The forty-six-year-old man recounted his ordeal with TAPinto Hawthorne. "I couldn't get up, I couldn't walk, everything hurt, so I decided to go to the hospital. Once I went there, they kept me and I spent the next two months in ICU on a ventilator."
His sister Sylvia said that he needed to be resuscitated twice during the course of his long journey back to health.
Olmedo would spend almost half a year between the hospital and rehabilitation. "Because I was in bed too long I developed wounds on my back which were pretty big. I stayed in the hospital until June 20 and then I went to the Atrium Rehab Center in Wayne. I spent four months there."

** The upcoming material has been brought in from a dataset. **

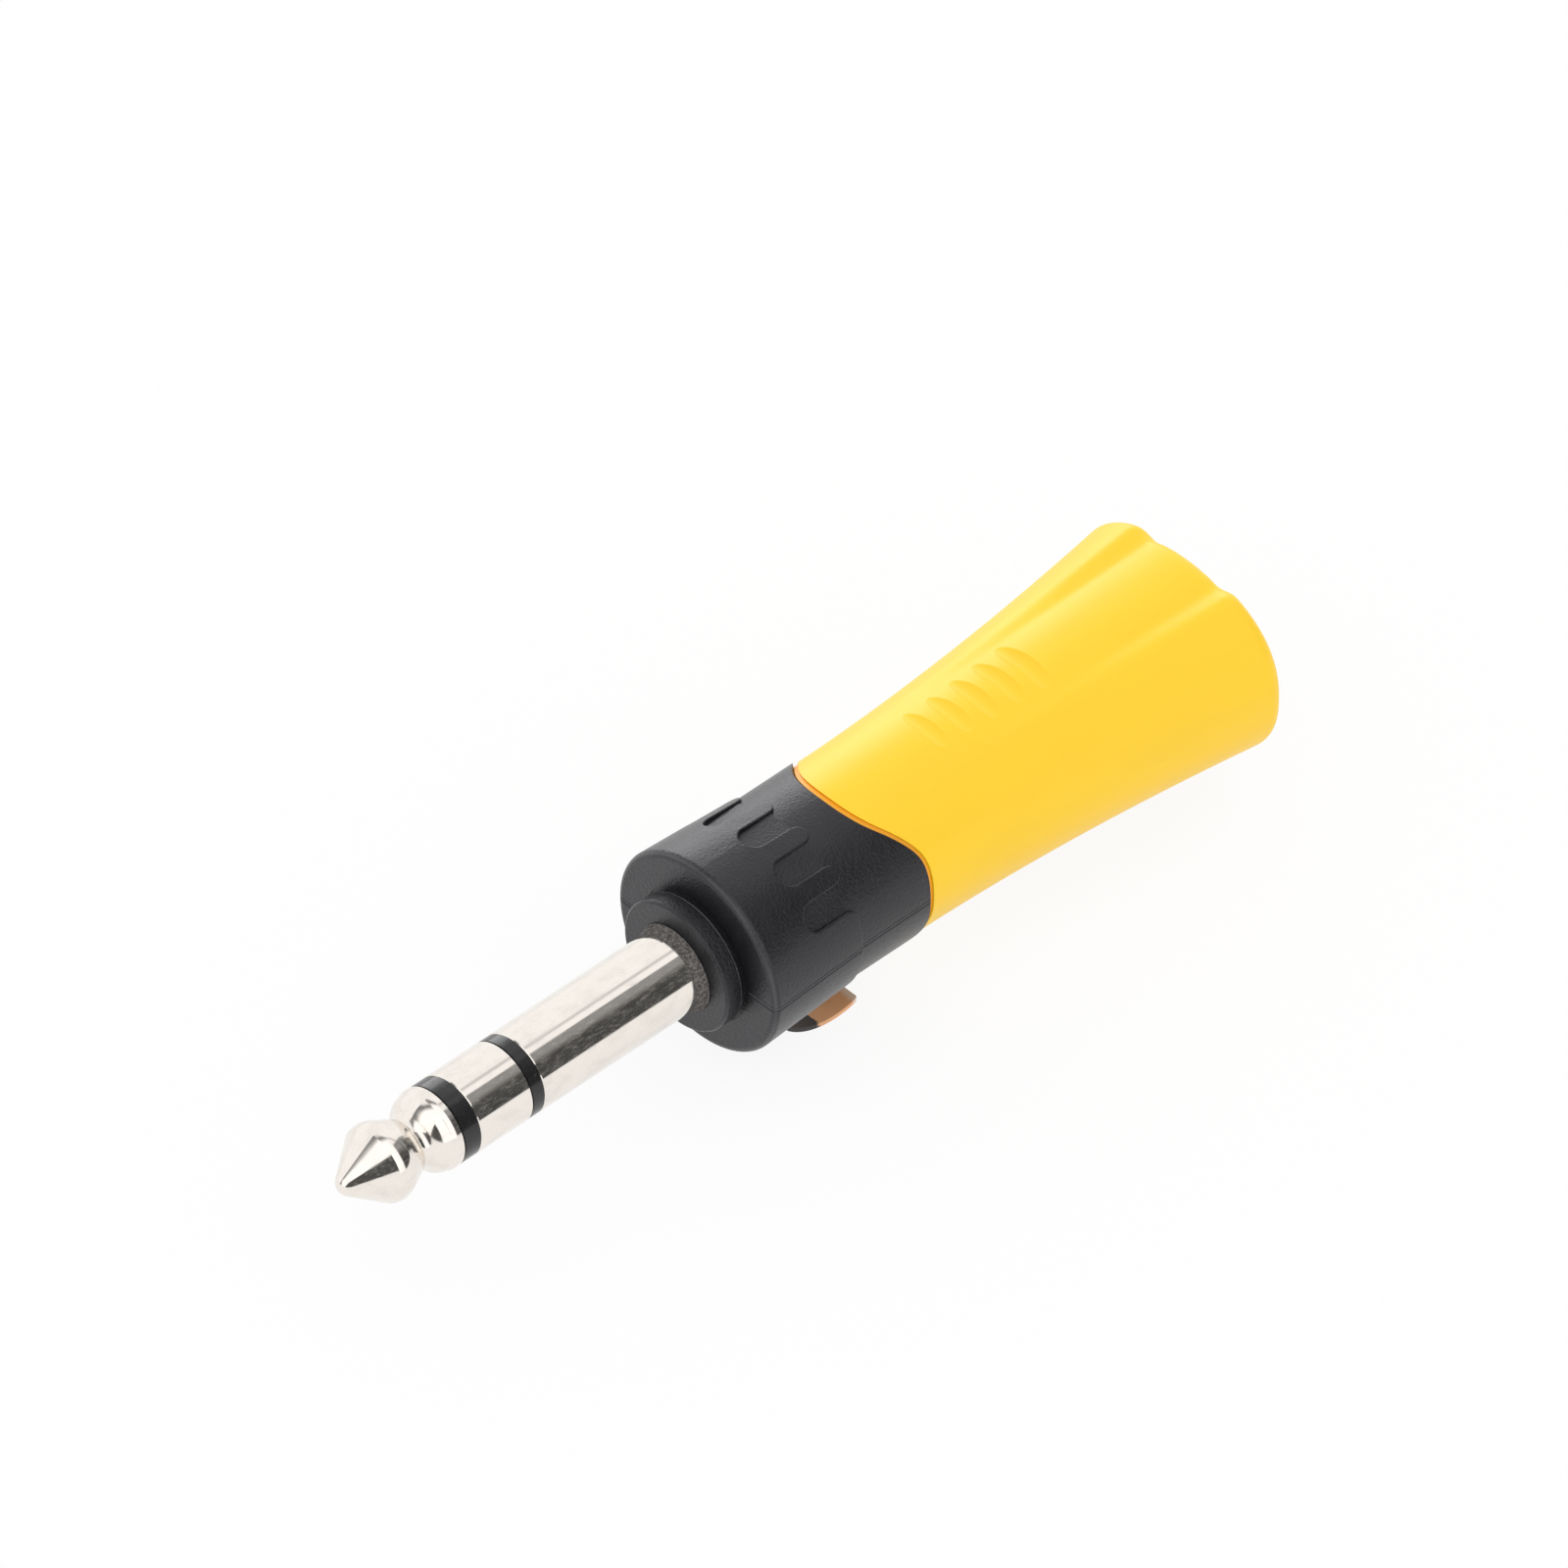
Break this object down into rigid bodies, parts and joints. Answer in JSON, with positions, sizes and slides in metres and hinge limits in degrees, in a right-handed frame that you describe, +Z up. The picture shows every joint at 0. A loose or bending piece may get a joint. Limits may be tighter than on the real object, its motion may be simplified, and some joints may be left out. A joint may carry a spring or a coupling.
{
  "type": "jack plug connector",
  "caption": "Straight audio jack plug with a turned metal pin, black moulded head with grip fingers and a spring leaf, and a flared yellow tail that takes a cable.",
  "frame": {"origin": "on the plug's axis, at the shoulder where the sleeve contact meets the collar in front of the head", "axes": "+X along the plug to its tip, +Z up through the middle of the upper grip panel, away from the latch leaf, Y across the wide side of the tail"},
  "size_m": [0.0809, 0.0192, 0.0175],
  "materials": {
    "nickel_plate": "polished nickel plate with fine turning marks",
    "brass_rod": "plain turned brass",
    "liner_plastic": "plain pale moulded plastic",
    "insulator_black": "smooth black plastic",
    "collar_metal": "rough, worn grey metal",
    "head_black": "matte black moulded plastic",
    "seal_rubber": "soft black rubber",
    "lug_metal": "tinned sheet metal",
    "chuck_plastic": "plain grey moulded plastic",
    "tail_yellow": "satin yellow moulded plastic",
    "copper_leaf": "satin copper-coloured spring metal, dark at the front"
  },
  "bodies": {
    "connector": {"tip_contact": "nickel_plate", "centre_rod": "brass_rod", "rod_tube": "liner_plastic", "front_insulator": "insulator_black", "ring_contact": "nickel_plate", "ring_tube": "liner_plastic", "rear_insulator": "insulator_black", "sleeve_contact": "nickel_plate", "sleeve_collar": "collar_metal", "head_shell": "head_black", "joint_seal": "seal_rubber", "lock_washer": "lug_metal", "lock_nut": "lug_metal", "sleeve_lug": "lug_metal", "lug_washer_front": "liner_plastic", "ring_lug": "lug_metal", "lug_washer_rear": "liner_plastic", "tip_lug": "lug_metal", "lining_tube": "liner_plastic", "cable_chuck": "chuck_plastic", "cable_seal": "seal_rubber", "tail_shell": "tail_yellow", "latch_pin": "lug_metal"},
    "latch": {"latch_leaf": "copper_leaf"}
  },
  "joints": [
    {"name": "latch_press", "type": "hinge", "parent": "connector", "child": "latch", "pos_m": [-0.0064, 0, -0.00607], "axis": [0, 1, 0], "range_deg": [0, 10], "stiffness_Nm_per_rad": 0.05, "springref_deg": -11.46}
  ]
}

On Wednesday, October 21, Olmedo finally got to go home. Using the assistance of a walker, with family and friends, he sat on his porch for a welcome-home party. Mayor Mohamed Khairullah stopped by to check in and wish him well. The Prospect Park Fire Department and Police Department drove past the Olmedo home, blasting their sirens and flashing their lights to welcome him back.
Wearing a mask as everyone gathered did, Olmedo said he suffered from anemia and more. "My lungs collapsed. Then right before I was supposed to be released to go into the rehab center, my lungs collapsed again," Olmedo said. "My heart was slowing down so they took me to the ICU and gave me electrical shocks." He recalled the experience as he was conscious at the time. "I was dizzy but the doctor told me they were going to shock me, thank God I only needed one. I spent seven months there: I couldn't eat, my hands shake, I couldn't open anything, I couldn't walk." Olmedo can get around, but he has to wear a brace on his left leg until it fully heals. Without it, he said, his leg would drag.
"We are excited about David's return and extremely happy for his family," Mayor Khairullah said. "David's story highlights the importance of being cautious when it comes to the spread of the virus. Each person's body responds differently to the virus and thus we have to be careful."
Olmedo cautioned people to take the pandemic seriously. "You have to be aware, you have to wear a mask. This is real, it's not something that's a small cold that'll go away. Some people are lucky, some are not. You have to follow the instructions and take care of yourself. Think of others. Sometimes we become selfish, and we just think we're good and we don't have it, and give it to someone else. Wear the mask. Follow the guidelines and be safe."